Given exercise: In the listing that follows, the range to quote begins at the line that has "Write the Blender" and ends after the line that has "EDGE_SIDE_DRAFT = 0.45"; quote it verbatim and add nothing.
________
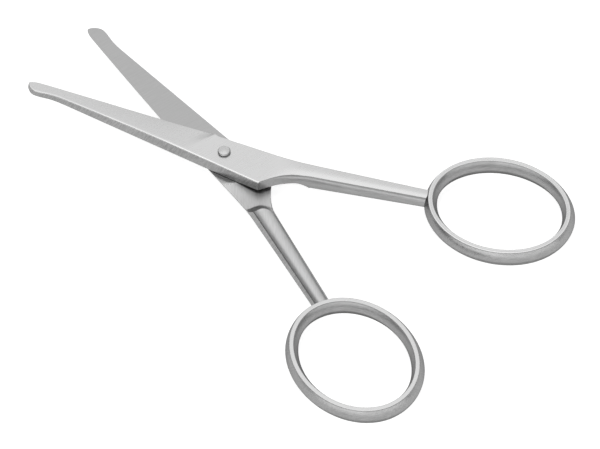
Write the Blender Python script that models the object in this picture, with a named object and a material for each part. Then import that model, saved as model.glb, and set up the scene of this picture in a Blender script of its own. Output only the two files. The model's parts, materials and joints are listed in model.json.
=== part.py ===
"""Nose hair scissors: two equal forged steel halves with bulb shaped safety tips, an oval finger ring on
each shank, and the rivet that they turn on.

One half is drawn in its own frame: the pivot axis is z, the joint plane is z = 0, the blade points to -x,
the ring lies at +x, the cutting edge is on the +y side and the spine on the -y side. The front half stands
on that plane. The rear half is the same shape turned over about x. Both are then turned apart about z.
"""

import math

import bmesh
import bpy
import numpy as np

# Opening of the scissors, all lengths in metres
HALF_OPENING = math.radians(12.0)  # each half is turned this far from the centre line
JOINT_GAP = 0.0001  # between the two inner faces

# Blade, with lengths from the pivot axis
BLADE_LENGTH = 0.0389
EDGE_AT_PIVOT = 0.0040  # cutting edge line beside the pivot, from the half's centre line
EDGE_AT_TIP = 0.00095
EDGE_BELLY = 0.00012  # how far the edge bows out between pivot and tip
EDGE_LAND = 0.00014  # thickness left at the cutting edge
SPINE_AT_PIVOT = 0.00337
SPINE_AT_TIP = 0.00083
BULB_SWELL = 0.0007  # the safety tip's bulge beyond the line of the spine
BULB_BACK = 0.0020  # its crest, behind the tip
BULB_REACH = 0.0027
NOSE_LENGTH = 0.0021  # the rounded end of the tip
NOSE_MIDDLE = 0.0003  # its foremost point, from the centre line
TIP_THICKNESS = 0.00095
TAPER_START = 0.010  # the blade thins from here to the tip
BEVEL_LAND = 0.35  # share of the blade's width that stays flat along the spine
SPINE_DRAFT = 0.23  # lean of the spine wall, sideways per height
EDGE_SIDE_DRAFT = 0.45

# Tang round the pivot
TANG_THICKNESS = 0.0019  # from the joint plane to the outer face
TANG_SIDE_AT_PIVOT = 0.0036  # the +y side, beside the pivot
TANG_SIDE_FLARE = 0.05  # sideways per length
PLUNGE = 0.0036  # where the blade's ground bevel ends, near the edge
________
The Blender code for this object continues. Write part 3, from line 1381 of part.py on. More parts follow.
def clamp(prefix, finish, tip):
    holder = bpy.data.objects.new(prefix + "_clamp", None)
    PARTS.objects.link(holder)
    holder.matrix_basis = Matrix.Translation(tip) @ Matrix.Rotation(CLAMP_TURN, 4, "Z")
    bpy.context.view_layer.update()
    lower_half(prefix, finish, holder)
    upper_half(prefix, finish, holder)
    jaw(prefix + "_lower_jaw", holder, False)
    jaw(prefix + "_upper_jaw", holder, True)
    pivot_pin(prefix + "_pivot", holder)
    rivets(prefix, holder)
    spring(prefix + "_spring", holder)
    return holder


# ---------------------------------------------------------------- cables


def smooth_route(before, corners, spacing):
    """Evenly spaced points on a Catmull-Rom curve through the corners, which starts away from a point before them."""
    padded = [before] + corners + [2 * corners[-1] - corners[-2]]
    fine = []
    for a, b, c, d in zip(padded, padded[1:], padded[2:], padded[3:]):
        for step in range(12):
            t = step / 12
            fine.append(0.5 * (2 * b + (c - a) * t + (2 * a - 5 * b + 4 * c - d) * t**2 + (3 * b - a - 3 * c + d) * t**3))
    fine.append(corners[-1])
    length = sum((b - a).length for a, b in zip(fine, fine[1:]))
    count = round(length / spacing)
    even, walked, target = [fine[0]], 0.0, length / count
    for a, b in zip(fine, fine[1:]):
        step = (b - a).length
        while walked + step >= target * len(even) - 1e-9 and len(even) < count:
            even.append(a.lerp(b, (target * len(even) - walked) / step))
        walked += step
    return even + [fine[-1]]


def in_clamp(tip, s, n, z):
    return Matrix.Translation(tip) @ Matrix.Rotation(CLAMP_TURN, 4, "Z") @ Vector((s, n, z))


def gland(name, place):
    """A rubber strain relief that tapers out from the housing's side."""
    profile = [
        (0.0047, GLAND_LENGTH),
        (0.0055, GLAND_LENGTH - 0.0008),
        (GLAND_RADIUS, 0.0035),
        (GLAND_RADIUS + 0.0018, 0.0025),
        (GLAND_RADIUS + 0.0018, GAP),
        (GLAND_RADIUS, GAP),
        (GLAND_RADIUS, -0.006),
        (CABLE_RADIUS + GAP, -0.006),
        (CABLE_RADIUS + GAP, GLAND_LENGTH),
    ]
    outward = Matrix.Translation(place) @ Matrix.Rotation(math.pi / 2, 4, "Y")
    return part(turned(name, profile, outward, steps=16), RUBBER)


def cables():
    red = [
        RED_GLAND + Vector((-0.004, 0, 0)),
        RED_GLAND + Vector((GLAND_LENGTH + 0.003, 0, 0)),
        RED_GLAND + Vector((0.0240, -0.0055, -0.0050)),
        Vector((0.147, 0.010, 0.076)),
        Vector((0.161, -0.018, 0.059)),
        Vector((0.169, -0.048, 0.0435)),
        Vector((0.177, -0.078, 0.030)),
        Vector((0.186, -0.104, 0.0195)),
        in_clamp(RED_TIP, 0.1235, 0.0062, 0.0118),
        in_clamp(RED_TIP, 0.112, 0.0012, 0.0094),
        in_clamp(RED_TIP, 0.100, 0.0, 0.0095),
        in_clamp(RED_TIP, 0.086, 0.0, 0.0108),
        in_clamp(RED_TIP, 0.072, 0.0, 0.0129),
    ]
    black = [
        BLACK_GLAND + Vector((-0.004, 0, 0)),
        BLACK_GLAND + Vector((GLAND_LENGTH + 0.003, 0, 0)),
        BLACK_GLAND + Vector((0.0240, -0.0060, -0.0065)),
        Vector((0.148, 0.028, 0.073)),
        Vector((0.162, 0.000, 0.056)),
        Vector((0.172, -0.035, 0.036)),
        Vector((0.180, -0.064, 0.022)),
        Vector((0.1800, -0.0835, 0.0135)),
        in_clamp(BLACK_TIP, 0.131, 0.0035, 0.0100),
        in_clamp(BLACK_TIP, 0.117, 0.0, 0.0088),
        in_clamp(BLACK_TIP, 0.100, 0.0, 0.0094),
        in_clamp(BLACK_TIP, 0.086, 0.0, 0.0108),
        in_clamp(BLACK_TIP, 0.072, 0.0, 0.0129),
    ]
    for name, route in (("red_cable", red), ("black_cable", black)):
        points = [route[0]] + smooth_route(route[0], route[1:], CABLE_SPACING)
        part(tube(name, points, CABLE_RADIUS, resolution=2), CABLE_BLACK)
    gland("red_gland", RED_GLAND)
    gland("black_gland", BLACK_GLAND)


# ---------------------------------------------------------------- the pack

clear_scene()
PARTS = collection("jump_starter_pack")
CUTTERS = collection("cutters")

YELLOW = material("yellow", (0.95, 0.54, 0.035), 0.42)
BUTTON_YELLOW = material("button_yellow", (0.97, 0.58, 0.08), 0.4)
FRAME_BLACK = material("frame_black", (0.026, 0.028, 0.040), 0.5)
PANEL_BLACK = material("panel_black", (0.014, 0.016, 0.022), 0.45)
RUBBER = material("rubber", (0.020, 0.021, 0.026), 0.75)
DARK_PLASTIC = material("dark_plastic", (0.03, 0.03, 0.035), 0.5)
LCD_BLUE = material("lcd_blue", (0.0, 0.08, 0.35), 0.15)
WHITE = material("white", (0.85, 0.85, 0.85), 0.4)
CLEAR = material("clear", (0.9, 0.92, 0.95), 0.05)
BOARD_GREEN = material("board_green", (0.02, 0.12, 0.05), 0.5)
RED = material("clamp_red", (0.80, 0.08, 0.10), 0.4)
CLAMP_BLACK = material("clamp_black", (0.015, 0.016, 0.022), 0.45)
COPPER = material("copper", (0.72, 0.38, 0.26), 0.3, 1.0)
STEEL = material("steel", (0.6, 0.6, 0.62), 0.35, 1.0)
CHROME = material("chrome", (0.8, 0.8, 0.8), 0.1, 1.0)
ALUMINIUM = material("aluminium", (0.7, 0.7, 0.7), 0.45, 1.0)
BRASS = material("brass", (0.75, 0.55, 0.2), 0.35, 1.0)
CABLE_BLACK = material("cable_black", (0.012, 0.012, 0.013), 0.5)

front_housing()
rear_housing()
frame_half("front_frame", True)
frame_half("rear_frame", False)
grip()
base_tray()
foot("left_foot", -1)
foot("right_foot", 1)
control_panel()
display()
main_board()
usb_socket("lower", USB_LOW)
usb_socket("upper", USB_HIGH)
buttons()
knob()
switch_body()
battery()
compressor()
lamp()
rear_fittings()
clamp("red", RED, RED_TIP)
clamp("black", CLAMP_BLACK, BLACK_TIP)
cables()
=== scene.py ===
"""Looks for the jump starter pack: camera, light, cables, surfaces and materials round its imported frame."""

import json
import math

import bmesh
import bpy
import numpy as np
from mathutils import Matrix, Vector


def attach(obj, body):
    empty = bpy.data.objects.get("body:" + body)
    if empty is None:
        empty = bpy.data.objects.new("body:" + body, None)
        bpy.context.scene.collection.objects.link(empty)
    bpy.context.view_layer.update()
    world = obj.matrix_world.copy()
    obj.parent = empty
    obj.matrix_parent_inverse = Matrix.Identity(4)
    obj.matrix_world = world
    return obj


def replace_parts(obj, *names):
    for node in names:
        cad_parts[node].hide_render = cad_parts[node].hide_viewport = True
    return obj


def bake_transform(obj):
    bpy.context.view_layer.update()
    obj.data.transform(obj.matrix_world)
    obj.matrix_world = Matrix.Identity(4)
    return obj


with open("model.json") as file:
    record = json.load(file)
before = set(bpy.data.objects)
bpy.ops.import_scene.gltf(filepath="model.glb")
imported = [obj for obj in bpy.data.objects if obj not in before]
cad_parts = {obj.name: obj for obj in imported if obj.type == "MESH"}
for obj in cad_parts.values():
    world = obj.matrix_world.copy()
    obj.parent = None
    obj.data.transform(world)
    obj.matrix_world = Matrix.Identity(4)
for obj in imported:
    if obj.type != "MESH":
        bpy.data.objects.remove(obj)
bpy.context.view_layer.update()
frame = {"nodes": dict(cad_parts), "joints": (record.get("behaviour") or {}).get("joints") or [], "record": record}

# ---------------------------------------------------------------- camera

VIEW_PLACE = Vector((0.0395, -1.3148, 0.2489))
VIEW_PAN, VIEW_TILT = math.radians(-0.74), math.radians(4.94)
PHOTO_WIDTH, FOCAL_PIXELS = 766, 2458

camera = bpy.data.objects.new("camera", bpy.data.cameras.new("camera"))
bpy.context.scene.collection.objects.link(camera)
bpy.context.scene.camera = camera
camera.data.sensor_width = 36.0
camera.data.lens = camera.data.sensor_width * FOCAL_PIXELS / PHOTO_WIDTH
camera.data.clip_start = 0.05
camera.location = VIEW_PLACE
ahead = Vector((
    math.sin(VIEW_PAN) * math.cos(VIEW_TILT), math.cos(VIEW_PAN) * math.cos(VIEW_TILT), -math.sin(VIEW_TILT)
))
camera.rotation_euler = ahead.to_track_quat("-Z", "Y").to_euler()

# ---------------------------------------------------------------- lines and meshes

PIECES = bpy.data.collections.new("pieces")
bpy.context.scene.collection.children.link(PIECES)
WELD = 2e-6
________
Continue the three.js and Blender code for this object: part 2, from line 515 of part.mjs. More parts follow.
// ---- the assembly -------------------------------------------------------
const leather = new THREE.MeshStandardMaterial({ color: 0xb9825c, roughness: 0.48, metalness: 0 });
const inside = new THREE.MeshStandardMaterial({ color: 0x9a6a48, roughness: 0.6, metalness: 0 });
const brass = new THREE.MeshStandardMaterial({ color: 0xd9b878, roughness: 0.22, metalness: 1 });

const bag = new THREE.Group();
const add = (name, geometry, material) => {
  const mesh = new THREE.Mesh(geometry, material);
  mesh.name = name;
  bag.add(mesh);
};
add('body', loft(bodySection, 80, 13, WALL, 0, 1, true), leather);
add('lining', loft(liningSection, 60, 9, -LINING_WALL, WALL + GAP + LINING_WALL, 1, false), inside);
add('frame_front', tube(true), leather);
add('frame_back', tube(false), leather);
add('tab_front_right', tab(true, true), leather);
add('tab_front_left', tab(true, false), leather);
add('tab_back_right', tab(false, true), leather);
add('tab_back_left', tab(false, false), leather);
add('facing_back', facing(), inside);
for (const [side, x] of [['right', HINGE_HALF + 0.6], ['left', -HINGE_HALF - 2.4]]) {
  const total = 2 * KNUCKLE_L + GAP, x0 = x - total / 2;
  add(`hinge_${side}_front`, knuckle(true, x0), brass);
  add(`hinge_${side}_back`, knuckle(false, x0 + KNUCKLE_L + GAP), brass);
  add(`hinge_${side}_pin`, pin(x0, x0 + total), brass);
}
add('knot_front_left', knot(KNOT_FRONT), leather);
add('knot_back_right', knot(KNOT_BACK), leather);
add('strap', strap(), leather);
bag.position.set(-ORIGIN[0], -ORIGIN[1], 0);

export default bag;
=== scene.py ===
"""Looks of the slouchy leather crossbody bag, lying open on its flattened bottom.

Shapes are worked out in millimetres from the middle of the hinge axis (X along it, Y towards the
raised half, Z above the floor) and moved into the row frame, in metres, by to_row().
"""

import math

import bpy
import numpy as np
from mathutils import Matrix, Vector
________
Correct result:
Write the Blender Python script that models the object in this picture, with a named object and a material for each part. Then import that model, saved as model.glb, and set up the scene of this picture in a Blender script of its own. Output only the two files. The model's parts, materials and joints are listed in model.json.
=== part.py ===
"""Nose hair scissors: two equal forged steel halves with bulb shaped safety tips, an oval finger ring on
each shank, and the rivet that they turn on.

One half is drawn in its own frame: the pivot axis is z, the joint plane is z = 0, the blade points to -x,
the ring lies at +x, the cutting edge is on the +y side and the spine on the -y side. The front half stands
on that plane. The rear half is the same shape turned over about x. Both are then turned apart about z.
"""

import math

import bmesh
import bpy
import numpy as np

# Opening of the scissors, all lengths in metres
HALF_OPENING = math.radians(12.0)  # each half is turned this far from the centre line
JOINT_GAP = 0.0001  # between the two inner faces

# Blade, with lengths from the pivot axis
BLADE_LENGTH = 0.0389
EDGE_AT_PIVOT = 0.0040  # cutting edge line beside the pivot, from the half's centre line
EDGE_AT_TIP = 0.00095
EDGE_BELLY = 0.00012  # how far the edge bows out between pivot and tip
EDGE_LAND = 0.00014  # thickness left at the cutting edge
SPINE_AT_PIVOT = 0.00337
SPINE_AT_TIP = 0.00083
BULB_SWELL = 0.0007  # the safety tip's bulge beyond the line of the spine
BULB_BACK = 0.0020  # its crest, behind the tip
BULB_REACH = 0.0027
NOSE_LENGTH = 0.0021  # the rounded end of the tip
NOSE_MIDDLE = 0.0003  # its foremost point, from the centre line
TIP_THICKNESS = 0.00095
TAPER_START = 0.010  # the blade thins from here to the tip
BEVEL_LAND = 0.35  # share of the blade's width that stays flat along the spine
SPINE_DRAFT = 0.23  # lean of the spine wall, sideways per height
EDGE_SIDE_DRAFT = 0.45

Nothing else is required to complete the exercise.